Smart materials concept for SOFC anodes: Self-regenerating catalysts for efficient energy production from renewable fuels
Auf einen Blick
- Projektleiter/in : Dr. Andre Heel
- Projektteam : Dr. Dariusz Artur Burnat, Dr. Lorenz Holzer
- Projektvolumen : CHF 350'000
- Projektstatus : abgeschlossen
- Drittmittelgeber : SNF
Beschreibung
This interdisciplinary activity focuses on the evaluation of
multiphase microstructures for a novel smart catalyst concept in
the anode compartment of a fuel cell system. The drawback of
currently used state-of-the-art nickel cermet catalysts is the
general lack of microstructural stability against high temperature,
humidity, varying oxygen partial pressures. In addition, sulphur,
which is present in fossil but also in renewable fuels as addressed
in the joint project, immediately harm the Ni-catalyst and cause an
irreversible degradation, if exposed to sulphur for longer
times.
Microstructural and catalytic degradation becomes obvious by
aggregation, particle growth and loss of active surface area and
results in an increase of the polarisation resistance and lowers
the electrochemical activity. Furthermore, percolation of the
catalytic active nickel phase is limited and the electron pathways
are interrupted by particle growth, what again affects the ohmic
resistance of the fuel cell. To overcome these major degradation
effects a new material-based strategy is applied.
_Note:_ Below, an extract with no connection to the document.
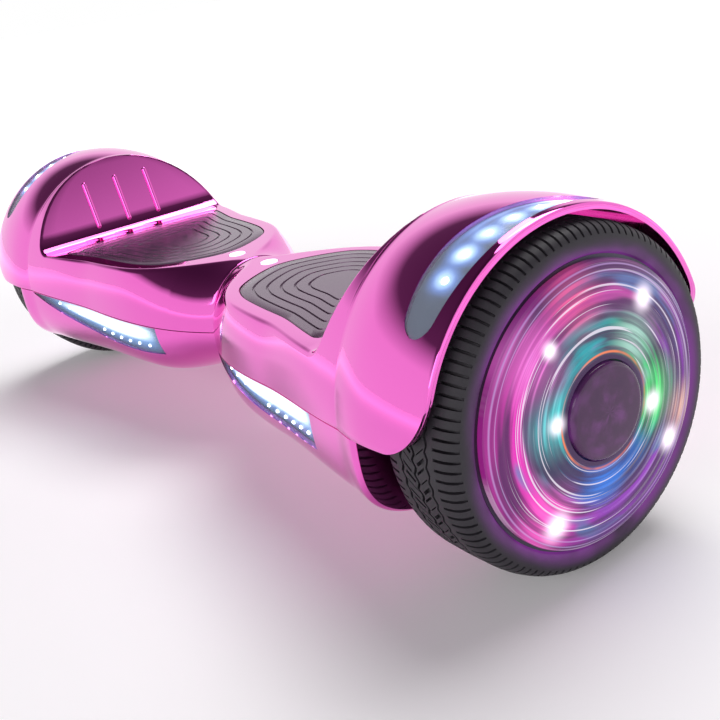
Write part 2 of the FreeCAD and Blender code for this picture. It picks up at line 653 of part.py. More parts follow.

An anode material
with an innovative “smart” effect is applied, where activity and
performance will be recovered by the material intrinsic
functionality to regenerate itself under an externally triggered
stimulus. A commonly harmful redox cycle with transient pO2
operating conditions is actively used to self regenerate the anode
catalyst. For this a fundamental understanding of the complex
reaction mechanism and the relationships between performance and
topological parameters on micro- and nanoscales is needed.
Sophisticated microstructure analysis (nanotomography, TEM, image
analysis) and numerical modelling and simulation will be combined
with detailed electrochemical investigations.